Blade of the Immortal 23: Scarlet Swords

Writer / Artist
Blade of the Immortal 23: Scarlet Swords
Blade of the Immortal Scarlet Swords review
  • North American Publisher / ISBN: Dark Horse Manga - 978-1-59582-671-8
  • Volume No.: 23
  • Release date: 2007
  • English language release date: 2011
  • Format: Black and white
  • UPC: 9781595826718
  • Contains adult content?: no
  • Does this pass the Bechdel test?: no
  • Positive minority portrayal?: no

Scarlet Swords is a series of stocktaking episodes as Hiroaki Samura swivels around his large cast, shows us what they’re up to, discloses some plans, and sets a few wheels in motion. There is only a single action scene, but that’s far from saying there’s nothing going on for anyone who’s become invested in that cast.

The opening sequence is the second part of the conversation begun in Footsteps, between Rin and Anotsu Kagehisa, the man responsible for the murder of her parents whom she’s sworn to kill. This isn’t their first conversation since her parents died, and the moral ground has shifted considerably since that point, which is part of what makes Blade of the Immortal such an absorbing series. The balance of power has also shifted, and Anotsu and his Itto-ryū swordsmen are now hunted by disgraced feudal landlord Kagimura and his crew of killers. Manji, the immortal of the title, has his own problems, the most pressing of which is locating his missing arm.

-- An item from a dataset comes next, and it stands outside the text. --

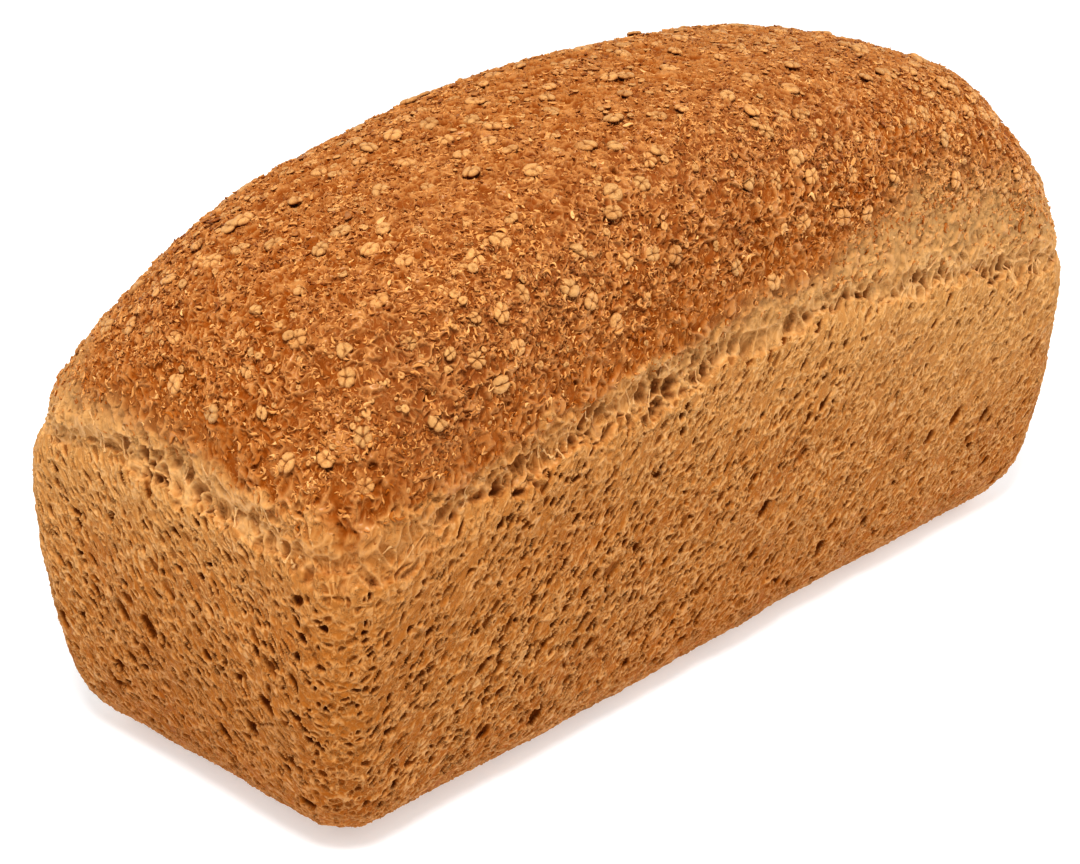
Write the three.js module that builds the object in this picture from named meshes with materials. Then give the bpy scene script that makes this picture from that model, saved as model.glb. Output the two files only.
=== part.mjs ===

Anotsu’s transformation from the blackest of black villains over the course of the series exemplifies Samura taking the long view with regard to his plotting. No-one introduced can be taken at face value, and even those who’re misguided or seemingly outright evil can earn our sympathy. That’s the case with Kagimura, who’s witness to the most shocking event in Scarlet Swords, in a superb piece of unpredictable storytelling. Elsewhere its Samura’s subtlety that’s admirable. One group of ill intent hatch their plans, all the while encompassing a couple of people whose allegiance we know well.

Perhaps there’ll be a feeling that as action is minimal, although spectacular when it occurs, Samura’s remaining art might be dull. Not a bit of it. We overhear a multitude of conversations, but Samura ensures they occur in interesting locations such as on a hill top, in delicately drawn woods, or picturesque villages. His visual characterisation has to be top notch, and it is. As if there was any doubt.

By the end of the book the object for almost everyone is to vacate the city and head towards a port. There’s only one main road to Satsuma, and nearly everyone seen in this book is on that road, meaning an awful lot of extremely dangerous people are likely to come into contact. The key cast are Anotsu and his surviving allies, and there’s a reason the next volume is titled Massacre. That’s combined with this in the eighth Blade of the Immortal Omnibus.